Fixed typo, adapted description of ramification methods

src/sage/algebras/quatalg/quaternion_algebra.py

@@ -1116,10 +1116,11 @@ def ramified_places(self, inf=True):
 
         OUTPUT:
 
-        The non-Archimedean (AKA finite) places at which ``self`` ramifies (given as elements of ZZ if
-        ``self`` is defined over the rational field QQ, respectively as fractional ideals of the number
-        field's ring of integers, otherwise) and, if ``inf`` is set to ``True``, also the Archimedean
-        (AKA infinite) places at which ``self`` ramifies (given by real embeddings of the base field).
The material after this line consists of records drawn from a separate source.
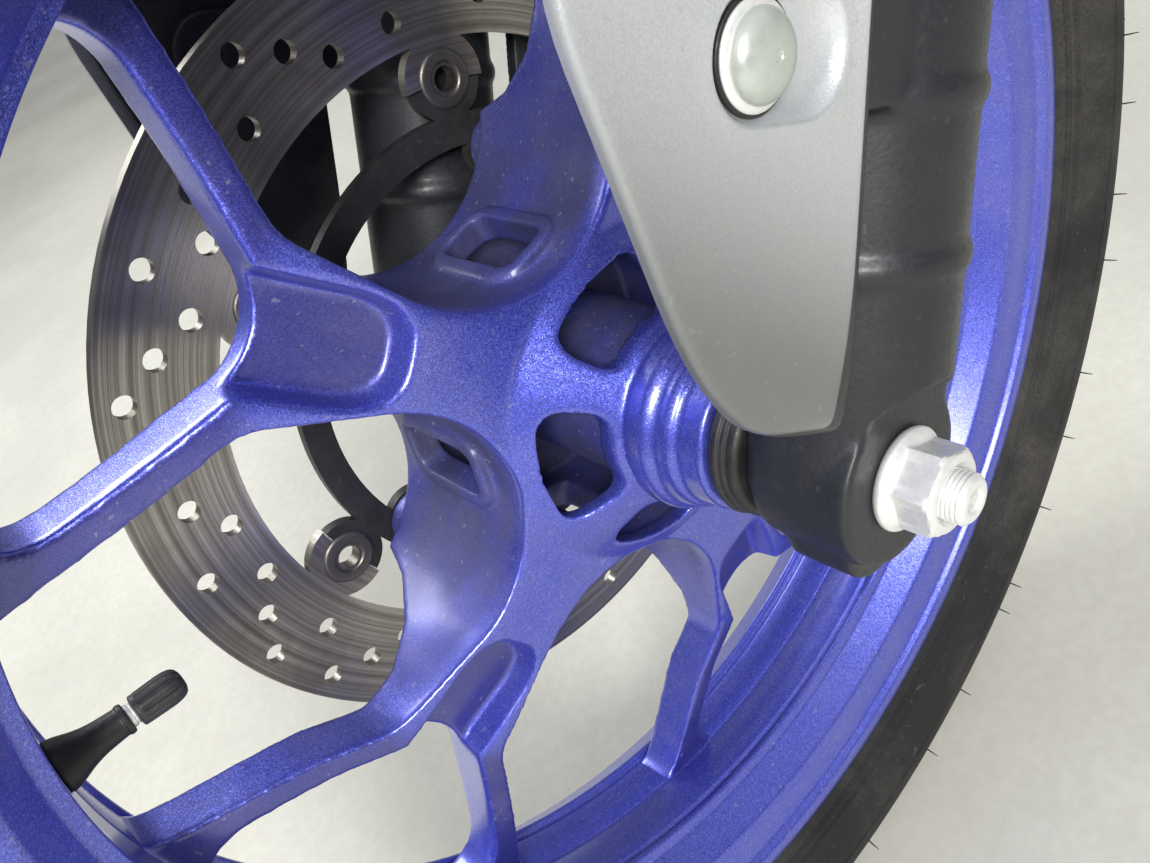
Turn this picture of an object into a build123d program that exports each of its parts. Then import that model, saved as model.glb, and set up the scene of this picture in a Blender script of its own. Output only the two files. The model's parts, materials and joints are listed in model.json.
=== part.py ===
"""Front wheel of a light motorcycle, held in its two fork sliders.

Millimetres. +X points forward, +Y to the rider's left, +Z up. The origin is the centre of the left
slider's mouth, where the stanchion goes in. Everything else is set out from the wheel's centre, in
three planes seen from the left, where the first direction points rearwards:
wheel_plane   up is +Z, out is +Y
fork_plane    the same, leant back by the rake, so that its second direction runs up the fork
section_plane first direction radial, second direction out to the left, for turned profiles
"""

import os
from math import asin, atan2, cos, degrees, radians, sin, sqrt, tan

from build123d import *

# Fork
rake = 25.0
fork_reach = 350.0
leg_spacing = 190.0
stanchion_radius = 20.5
stanchion_gap = 0.06
slider_radius = 26.5
slider_top_radius = 30.5
slider_top_height = 46.0
slider_bore_depth = 262.0
collar_heights = (58.0, 96.0)
collar_height = 5.0
collar_proud = 1.4

# Axle, its lugs, nut and spacers
axle_radius = 7.5
axle_thread_radius = 7.0
axle_thread_end = 134.0
axle_socket_radius = 3.0
axle_socket_depth = 9.0
axle_head_radius = 13.0
axle_head_height = 9.0
lug_radius = 25.5
lug_inner_face = 78.0
lug_neck_radius = 20.5
lug_neck_height = 6.0
lug_outer_face = 113.5
lug_fit = 0.1
spot_face_radius = 27.5
nut_flange_radius = 14.3
nut_flange_height = 3.0
nut_across_flats = 22.0
nut_height = 15.0
spacer_radius = 12.0
spacer_collar_radius = 24.0
spacer_ridge_height = 3.4
spacer_ridge_proud = 1.0
pinch_lobe_place = (-3.0, -19.0)
pinch_lobe_radius = 12.0
pinch_lobe_faces = (88.0, 109.0)

# Bearings, seals and hub
bearing_outer_radius = 17.5
bearing_width = 11.0
bearing_face_left = 62.0
bearing_face_right = 44.0
bearing_running_gap = 0.05
press_gap = 0.02
seal_height = 3.0
side_gap = 0.6
hub_tube_radius = 28.0
hub_end_gap = 3.5
hub_ring_radius = 31.0
hub_ring_height = 9.0
hub_ring_face = 48.0
hub_neck_radius = 26.0
hub_rim_radius = 25.0
hub_core_radius = 13.0
flange_face = 48.0
boss_circle_radius = 73.0
boss_radius = 12.0

# Rim and tyre
rim_lip_radius = 232.0
rim_lip_half_width = 42.0
rim_flange_half_width = 35.0
rim_flange_height = 13.7
rim_well_depth = 22.3
rim_well_half_width = 13.0
rim_wall = 6.0
tyre_radius = 293.0
tyre_half_width = 54.0
tyre_wall = 9.0
crown_facets = 10
tyre_bead_width = 11.0
tyre_gap = 0.3

# Spokes
spoke_count = 5
first_spoke = 133.4
sector_arc_distance = 104.0
sector_arc_radius = 46.6
web_edge_angle = 14.0
web_length = 130.4
web_corner_radius = 18.0
arm_angle = 51.0
arm_width = 9.0
crotch_radius = 24.0
arm_root_radius = 12.0
ring_ledge = 0.6
near_face = ((26.0, 41.0), (58.0, 20.0), (88.0, 18.5), (122.0, 12.5), (152.0, 5.0))
arm_foot = (-1.5, -16.0)
far_face = ((150.0, -13.5), (134.0, -9.0), (120.0, -9.5), (106.0, -18.0), (93.0, -34.0), (87.0, -48.0), (26.0, -48.0))
wall = 7.0
pocket_floor = ((80.0, 12.5), (96.0, 8.5), (128.0, 0.0), (160.0, -3.0))
pocket_tip = 95.5
pocket_tip_half_width = 9.5
pocket_shoulder = 10.5
pocket_shoulder_half_width = 12.4
pocket_mouth_half_width = 15.2
pocket_draft = 12.0
window_length = 34.0
window_width = 18.0
window_centre = -15.0
window_corner = 5.0
window_rim = 5.0
window_rim_reach = 61.5
face_opening_inner = 32.0
face_opening_outer = 50.5
hollow_radius = 51.5
face_opening_half_angle = 25.0
face_opening_corner = 6.5

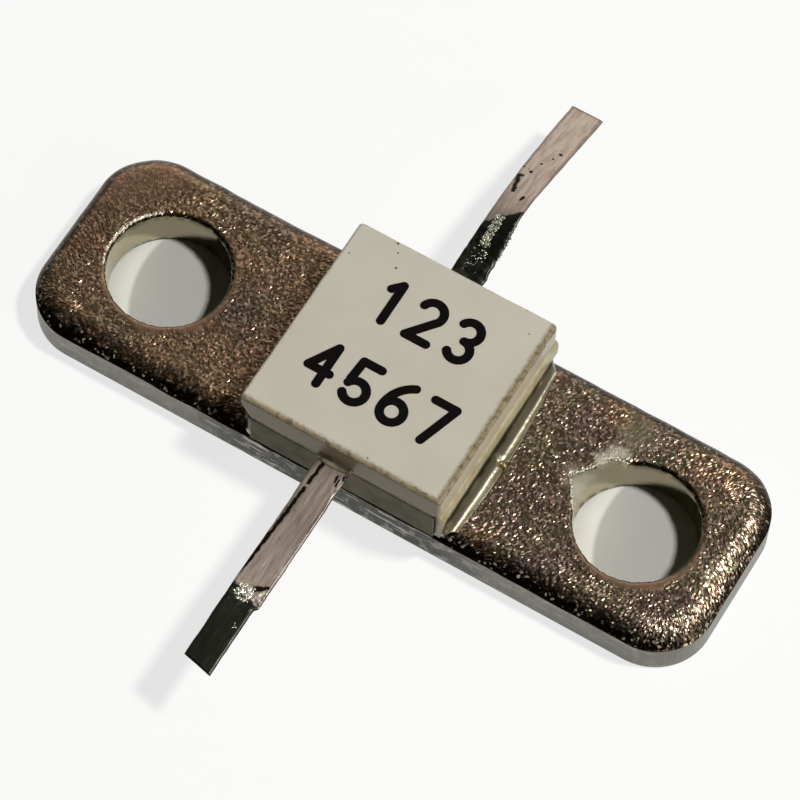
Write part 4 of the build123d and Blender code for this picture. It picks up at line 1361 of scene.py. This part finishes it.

+        The non-Archimedean (AKA finite) places at which ``self`` ramifies (given as elements of ZZ,
+        sorted small to large, if ``self`` is defined over the rational field QQ, respectively as
+        fractional ideals of the number field's ring of integers, otherwise) and, if ``inf`` is set
+        to ``True``, also the Archimedean (AKA infinite) places at which ``self`` ramifies (given
+        by real embeddings of the base field).
 
         EXAMPLES::
 
@@ -1165,7 +1166,7 @@ def ramified_places(self, inf=True):
             ...
             ValueError: base field must be rational numbers or a number field
         """
-        if not isinstace(inf, bool):
+        if not isinstance(inf, bool):
             raise ValueError("inf must be a truth value")
 
         F = self.base_ring()
@@ -1207,7 +1208,7 @@ def ramified_primes(self):
         OUTPUT:
 
         The list of finite primes at which ``self`` ramifies; given as integers, sorted
-        small-to-large, if ``self`` is defined over QQ, and as fractional ideals in the
+        small to large, if ``self`` is defined over QQ, and as fractional ideals in the
         ring of integers of the base number field otherwise.
 
         EXAMPLES::